Upon this, the creature assumed the form of a blazing sharp-edged sword, glowing like flames. This sword was the primordial weapon created by the deities for the destruction of evil. The name of the sword was Asi, the personification and the primary energy behind all weapons ever created. As per Bhishma, the constellation under which the sword was born is Krittik; Agni is its deity; Rohini is its Gotra; Rudra is its high preceptor and whoever holds this weapon obtains sure victory and will have absolute power over any weapon ever created since Asi is the primordial source of energy behind all weapons.

===Succession of wielders of Asi===
Brahma gave that sword to Shiva, and requested him to put down the sinners and evil-doers, and restore the Dharma (righteousness). Shiva, assuming his extreme form, took up the sword and started the war against the Danavas, the enemies of the Devas. The earth became miry with flesh and blood of daityas and Shiva destroyed the entire community of daityas.

Shiva gave the sword to Vishnu. Over the course of time, Vishnu gave the sword to Marichi, and Marichi gave it to all the great Rishis. The Rishis gave the sword to Vasava, who gave it to the Regents of the world. The Regents gave the sword to Manu, the son of Surya. In time, Manu installed his own son, Kshupa, as the sovereignty of all creatures and gave him the sword for their protection. From Kshupa, it was taken by Ikshvaku and from Ikshvaku, by Pururavas. From Pururavas, it was taken by Ayus, and from Ayus by Nahusha. From Nahusha, it was taken by Yayati, and from Yayati by Puru. From Puru, it was taken by Amurtarya. From Amurtarya, it descended to Bhumisaya. From Bhumisaya, it was taken by Dushyanta's son, Bharata. From Bharata, it was taken by the righteous Ailavila. From Ailavila, it was taken by king Dhundumara. From Dhundumara, it was taken by Kamvoja, and from Kamvoja, it was taken by Muchukunda. From Muchukunda, it was taken by Marutta, and from Marutta, by Raivata. From Raivata, it was taken by Yuvanashva, and from Yuvanashva, by Raghu. From Raghu, it was taken by Harinashva. From Harinashva, the sword was taken by Sunaka, and from Sunaka by the righteous-souled Usinara. From Usinara, it was taken by the Bhojas and the Yadus. From the Yadus, it was taken by Sivi. From Sivi, it descended to Pratardana, of Kashi. From Pratardana, it was received by Ashtaka, and from Ashtaka by Prishadaswa. From Prishadaswa, it was received by Bharadvaja. From Bharadvaja, his son Drona obtained the sword. Drona used this weapon in the famous Kurukshetra War described in the epic Mahabharata. Drona became unconquerable in the Kurukshetra War because he held Asi, the primordial weapon.

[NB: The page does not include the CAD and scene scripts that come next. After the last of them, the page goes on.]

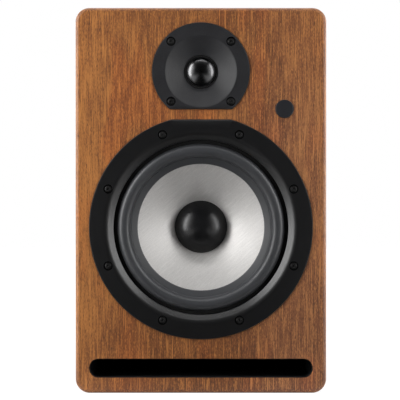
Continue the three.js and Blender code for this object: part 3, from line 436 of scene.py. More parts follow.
def softened(corners):
    """An outline whose corners (radius, depth, rounding) are rounded. An open one ends in plain corners."""
    steps = 4
    points = []
    for i, (radius, depth, rounding) in enumerate(corners):
        corner = Vector((radius, depth))
        if not rounding:
            points.append((radius, depth))
            continue
        before = Vector(corners[i - 1][:2]) - corner
        after = Vector(corners[(i + 1) % len(corners)][:2]) - corner
        a = corner + before.normalized() * min(rounding, before.length * 0.45)
        b = corner + after.normalized() * min(rounding, after.length * 0.45)
        for k in range(steps + 1):
            t = k / steps
            points.append(tuple(a * (1 - t) ** 2 + corner * 2 * t * (1 - t) + b * t * t))
    return points


def arc(centre, reach, start, end, steps):
    """Points of a round arc in (radius, depth), its angles in degrees, 90 towards the listener."""
    points = []
    for i in range(steps + 1):
        angle = math.radians(start + (end - start) * i / steps)
        points.append((centre[0] + reach * math.cos(angle), centre[1] - reach * math.sin(angle)))
    return points


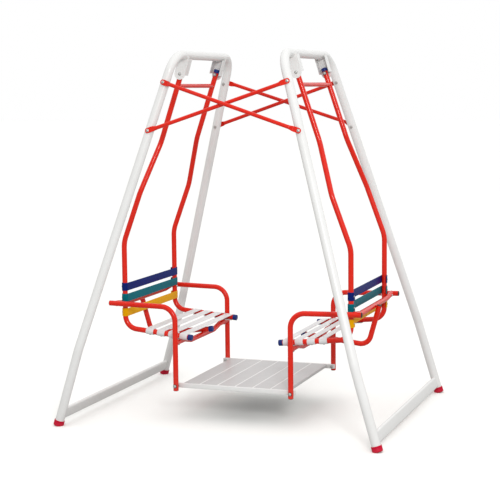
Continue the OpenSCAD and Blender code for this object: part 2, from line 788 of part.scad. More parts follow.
module brace_bolts_far() { color("silver") far_side() brace_bolts(); }
module pivot_bolts_left() { color("silver") left_side() near_and_far() pivot_bolt(); }
module pivot_bolts_right() { color("silver") near_and_far() pivot_bolt(); }
module hanger_left_near() { color("orangered") left_side() hanger(); }
module hanger_left_far() { color("orangered") left_side() far_side() hanger(); }
module hanger_right_near() { color("orangered") hanger(); }
module hanger_right_far() { color("orangered") far_side() hanger(); }
module hanger_tie_left() { color("orangered") left_side() hanger_tie(); }
module hanger_tie_right() { color("orangered") hanger_tie(); }
module arm_left_near() { color("orangered") left_side() arm(); }
module arm_left_far() { color("orangered") left_side() far_side() arm(); }
module arm_right_near() { color("orangered") arm(); }
module arm_right_far() { color("orangered") far_side() arm(); }
module arm_tie_left() { color("orangered") left_side() arm_tie(); }
module arm_tie_right() { color("orangered") arm_tie(); }
module seat_bar_left() { color("orangered") left_side() seat_bar(); }
module seat_bar_right() { color("orangered") seat_bar(); }
module spine_left() { color("orangered") left_side() spine(); }
module spine_right() { color("orangered") spine(); }
module back_slat_left_low() { color("goldenrod") left_side() back_slat(0); }
module back_slat_left_mid() { color("teal") left_side() back_slat(1); }
module back_slat_left_top() { color("navy") left_side() back_slat(2); }
module back_slat_right_low() { color("goldenrod") back_slat(0); }
module back_slat_right_mid() { color("teal") back_slat(1); }
module back_slat_right_top() { color("navy") back_slat(2); }
module seat_slats_left() { color("whitesmoke") left_side() seat_slats(); }
module seat_slats_right() { color("whitesmoke") seat_slats(); }
module tube_caps_left() { color("midnightblue") left_side() tube_caps(); }
module tube_caps_right() { color("midnightblue") tube_caps(); }
module tube_plugs_left() { color("black") left_side() tube_plugs(); }
module tube_plugs_right() { color("black") tube_plugs(); }
module bushes_left() { color("dimgray") left_side() bushes(); }
module bushes_right() { color("dimgray") bushes(); }
module fasteners_left() { color("silver") left_side() fasteners(); }
module fasteners_right() { color("silver") fasteners(); }
module deck_rail_near() { color("gainsboro") deck_rail(); }
module deck_rail_far() { color("gainsboro") far_side() deck_rail(); }
module deck_joiners() { color("white") deck_joiner_set(); }
module deck_bolts_left() { color("silver") left_side() deck_bolts(); }
module deck_bolts_right() { color("silver") deck_bolts(); }

frame_left();
frame_right();
ground_bar_left();
ground_bar_right();
foot_cap_left_near();
foot_cap_left_far();
foot_cap_right_near();
foot_cap_right_far();
bracket_left_near();
bracket_left_far();
bracket_right_near();
bracket_right_far();
brace_near_falling();
brace_near_rising();
brace_far_falling();
brace_far_rising();
brace_bolts_near();
brace_bolts_far();
pivot_bolts_left();
pivot_bolts_right();
hanger_left_near();
hanger_left_far();
hanger_right_near();
hanger_right_far();
hanger_tie_left();
hanger_tie_right();
arm_left_near();
arm_left_far();
arm_right_near();
arm_right_far();
arm_tie_left();
arm_tie_right();
seat_bar_left();
seat_bar_right();
spine_left();
spine_right();
back_slat_left_low();
back_slat_left_mid();
back_slat_left_top();
back_slat_right_low();
back_slat_right_mid();
back_slat_right_top();
seat_slats_left();
seat_slats_right();
tube_caps_left();
tube_caps_right();
tube_plugs_left();
tube_plugs_right();
bushes_left();
bushes_right();
fasteners_left();
fasteners_right();
deck_rail_near();
deck_rail_far();
deck_planks();
deck_joiners();
deck_bolts_left();
deck_bolts_right();
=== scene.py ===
# %% [markdown]
# # Glider swing
# Two leaning end frames carry two facing seats on long hanger tubes, and a slatted foot deck
# hangs level between the seats' legs. Nearly all of it is bent steel tube, so the lesson starts
# with a small tube bender and a small lathe, and then uses them for one group of parts at a time.

import math

import bmesh
import bpy
from mathutils import Matrix, Vector


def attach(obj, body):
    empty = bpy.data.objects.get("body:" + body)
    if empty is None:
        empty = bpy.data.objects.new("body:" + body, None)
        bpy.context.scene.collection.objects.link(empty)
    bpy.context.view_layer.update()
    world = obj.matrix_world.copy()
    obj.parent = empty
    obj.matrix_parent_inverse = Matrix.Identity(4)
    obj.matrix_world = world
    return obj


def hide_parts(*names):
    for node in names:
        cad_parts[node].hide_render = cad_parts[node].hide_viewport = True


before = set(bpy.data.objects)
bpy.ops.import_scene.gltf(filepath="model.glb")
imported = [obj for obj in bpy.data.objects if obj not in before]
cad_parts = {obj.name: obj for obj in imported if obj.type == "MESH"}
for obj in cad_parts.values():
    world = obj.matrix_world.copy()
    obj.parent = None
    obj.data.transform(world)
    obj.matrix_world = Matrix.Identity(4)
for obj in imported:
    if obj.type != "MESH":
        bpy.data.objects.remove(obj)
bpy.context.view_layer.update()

# %% [markdown]
# ## The camera
# The swing is seen from a little to the left of its near side and from about head height, with a
# long lens, so the near legs are only slightly larger than the far ones. The camera is built from
# its own right, up and back directions, which is the plainest way to give it a small roll.

# %% Camera
CAMERA_PLACE = Vector((2.2283, -6.1683, 1.5478))
azimuth, elevation, roll = (math.radians(a) for a in (20.1213, 6.6697, -0.558))
ahead = Vector((-math.sin(azimuth) * math.cos(elevation),
                math.cos(azimuth) * math.cos(elevation), -math.sin(elevation)))
level = Vector((math.cos(azimuth), math.sin(azimuth), 0))
lifted = level.cross(ahead)
camera_right = math.cos(roll) * level + math.sin(roll) * lifted
camera_up = -math.sin(roll) * level + math.cos(roll) * lifted
camera = bpy.data.objects.new("camera", bpy.data.cameras.new("camera"))
bpy.context.scene.collection.objects.link(camera)
camera.matrix_world = Matrix.Translation(CAMERA_PLACE) @ Matrix(
    (camera_right, camera_up, -ahead)).transposed().to_4x4()
camera.data.lens = 98.18
camera.data.sensor_width = 36
bpy.context.scene.camera = camera
print("camera at", [round(c, 2) for c in CAMERA_PLACE], "looking", [round(c, 2) for c in ahead])

# %% [markdown]
# ## The studio
# The swing stands on a plain pale floor that runs out of sight. One very wide, soft lamp far above
# lights the whole floor evenly and puts a soft shadow under the deck, and a smaller lamp from the
# right puts one long highlight along each tube. The sky is a clean white to look at, but it lights
# the swing only faintly, and the floor sends little light back up, so that the shaded side of every
# tube keeps its shape.

# %% Floor, sky and lamps
def studio_floor(size):
    bm = bmesh.new()
    bmesh.ops.create_grid(bm, x_segments=8, y_segments=8, size=size)
    mesh = bpy.data.meshes.new("floor")
    bm.to_mesh(mesh)
    bm.free()
    floor = bpy.data.objects.new("floor", mesh)
    bpy.context.scene.collection.objects.link(floor)
    paint = bpy.data.materials.new("studio floor")
    paint.use_nodes = True
    tree = paint.node_tree
    shown = tree.nodes["Principled BSDF"]
    shown.inputs["Base Color"].default_value = (0.97, 0.97, 0.945, 1)
    shown.inputs["Roughness"].default_value = 0.9
    bounced = tree.nodes.new("ShaderNodeBsdfDiffuse")
    bounced.inputs["Color"].default_value = (0.46, 0.46, 0.455, 1)
    path = tree.nodes.new("ShaderNodeLightPath")
    choose = tree.nodes.new("ShaderNodeMixShader")
    tree.links.new(path.outputs["Is Camera Ray"], choose.inputs[0])
    tree.links.new(bounced.outputs[0], choose.inputs[1])
    tree.links.new(shown.outputs[0], choose.inputs[2])
    tree.links.new(choose.outputs[0], tree.nodes["Material Output"].inputs["Surface"])
    mesh.materials.append(paint)
    return floor


def soft_lamp(name, place, target, size, power, colour=(1, 1, 1)):
    lamp = bpy.data.objects.new(name, bpy.data.lights.new(name, "AREA"))
    lamp.data.shape = "DISK"
    lamp.data.size = size
    lamp.data.energy = power
    lamp.data.color = colour
    lamp.location = place
    lamp.rotation_euler = (Vector(target) - Vector(place)).to_track_quat("-Z", "Y").to_euler()
    bpy.context.scene.collection.objects.link(lamp)
    return lamp


def far_lamp(name, way, spread, strength):
    lamp = bpy.data.objects.new(name, bpy.data.lights.new(name, "SUN"))
    lamp.data.angle = math.radians(spread)
    lamp.data.energy = strength
    lamp.rotation_euler = Vector(way).to_track_quat("-Z", "Y").to_euler()
    bpy.context.scene.collection.objects.link(lamp)
    return lamp


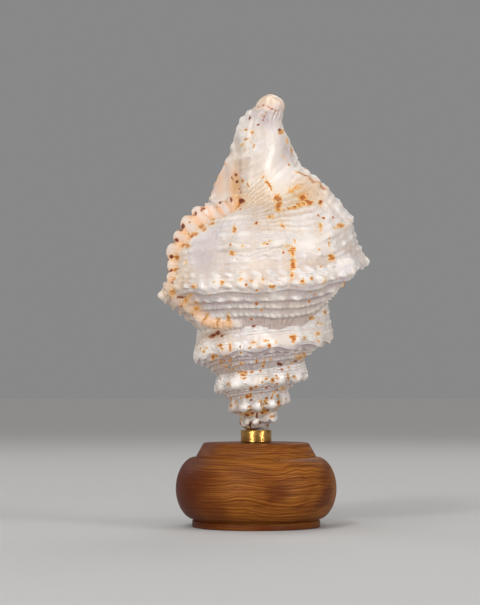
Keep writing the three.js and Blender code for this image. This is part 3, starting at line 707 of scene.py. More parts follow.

After the death of Drona, the sword was taken by Kripacharya. Kripacharya gifted the sword to Nakula. From Nakula, the sword went to Parikshit, and from Parikshit, it went to Janamejaya. From Janamejaya, it went to his son Satanika. Satanika, who studied the Vedas under Yajnyawalkya, and military science from Kripacharya, became dissatisfied with sensual enjoyments. Satanika obtained spiritual knowledge from the instructions of Saunaka and ultimately obtained salvation. Asi, the sword, again went back to Kripacharya for safe keeping until the return of the rightful owner, Dronacharya's son, Ashwatthama.